In the arcaded entrance to Sketch, housed in a late 18th Century building that formerly was the headquarters of Christian Dior in the U.K., there are “skin” chairs designed by Jurgen Bey from the Droog design group in Holland that look as if they’re growing out of the wall. The dark, shiny bathrooms are festooned with crystal baroque crosses and the central staircase is covered in what looks like runny puddles of caramel and chocolate.

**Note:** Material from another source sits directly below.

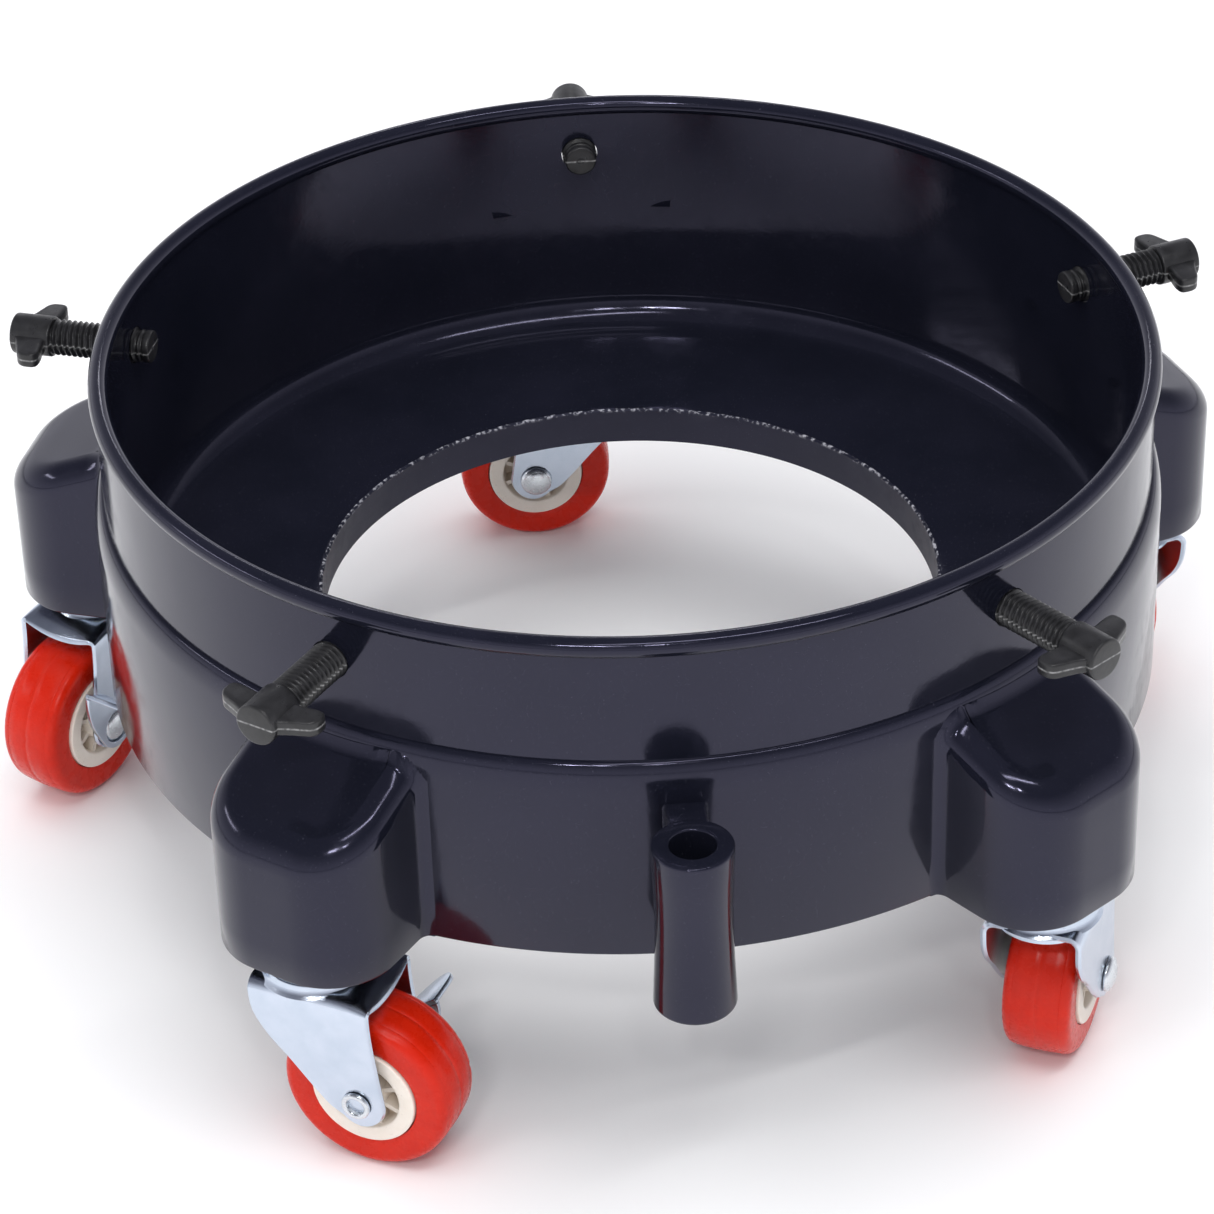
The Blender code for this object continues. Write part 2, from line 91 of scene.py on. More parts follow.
# Casters and screws.
LEG_HALF = 0.0152
SHEET = 0.0018
CROWN_Z = joints["back_swivel_turn"]["pos_m"][2]
CROWN_LIP_Z = CROWN_Z + 0.0026
CROWN_BAND_Z = CROWN_Z - 0.0045
RACE_R = 0.0150
BEARING_GAP = 0.0044
BALL_COUNT = 18
WHEEL_R = joints["back_wheel_roll"]["pos_m"][2]
TYRE_HALF = 0.0105
TYRE_BORE_R = 0.0166
HUB_HALF = 0.0112
BOSS_HALF = 0.0122
FIT_GAP = 0.0003
PITCH = 0.00185
SCREW_HOLE_R = 0.0060
TIP_IN = 0.1516
TIP_OUT = 0.1554
WING_HUB_IN = 0.184
WING_HUB_OUT = 0.197
WING_HUB_R = 0.0064
WING_HALF_SPAN = 0.0160
WING_THICK = 0.0050


# ---------------------------------------------------------------- places


def flat(point):
    return Vector((point[0], point[1]))


def circle_centre(a, b, c):
    """Centre of the circle through three points in plan."""
    ab, ac = b - a, c - a
    turn = 2 * (ab.x * ac.y - ab.y * ac.x)
    along = (ac.y * ab.length_squared - ab.y * ac.length_squared) / turn
    across = (ab.x * ac.length_squared - ac.x * ab.length_squared) / turn
    return a + Vector((along, across))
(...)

The Michelin-starred chef Pierre Gagnier is in charge of the restaurant upstairs, where a meal will cost about $150, excluding wine. Gabhan O’Keefe, decorator to stars and socialites like Sao Schlumberger, has given the dining room a decadent Art Deco feel with some Cleopatra-like influences in the form of giant painted urns and sexy chaise lounges. Patchwork velvet walls, hanging taffeta lanterns, small mirrors and luscious citrus colors set the room ablaze.

“I wanted to introduce a sense of fun, intimacy and glamour. The dining room is there to flatter people, to make them look fabulous, whether they’re dining there or not,” said O’Keefe of his first commercial project.

Downstairs in the brasserie, the feeling is more Seventies —and the prices are more palatable, with a grilled brill and marinated chicken breast with a pumpkin veloute coming in at about $15.

The central gallery is an art space by day and a restaurant by night. The East Bar, as it’s known, is sunken, while the floor above it is one giant bathroom covered in freestanding white pods. Open the pod door and there’s the toilet.

The patisserie, which like the brasserie is overseen by Gagnier and his mostly French staff, will serve breakfast and lunch. Ever the Frenchman, Mazouz promises to display the pastries like jewels under the glass counter.

If it all sounds complicated, it’s not supposed to be. Mazouz said his goal is simple: He wants London’s homebodies to start going out on the town again.

“I got to thinking, how do people live today? Why do we go out? I want all of those people in their late 20s who are married with kids who stay home all the time to feel like they can go out, and not make a big production out of it.”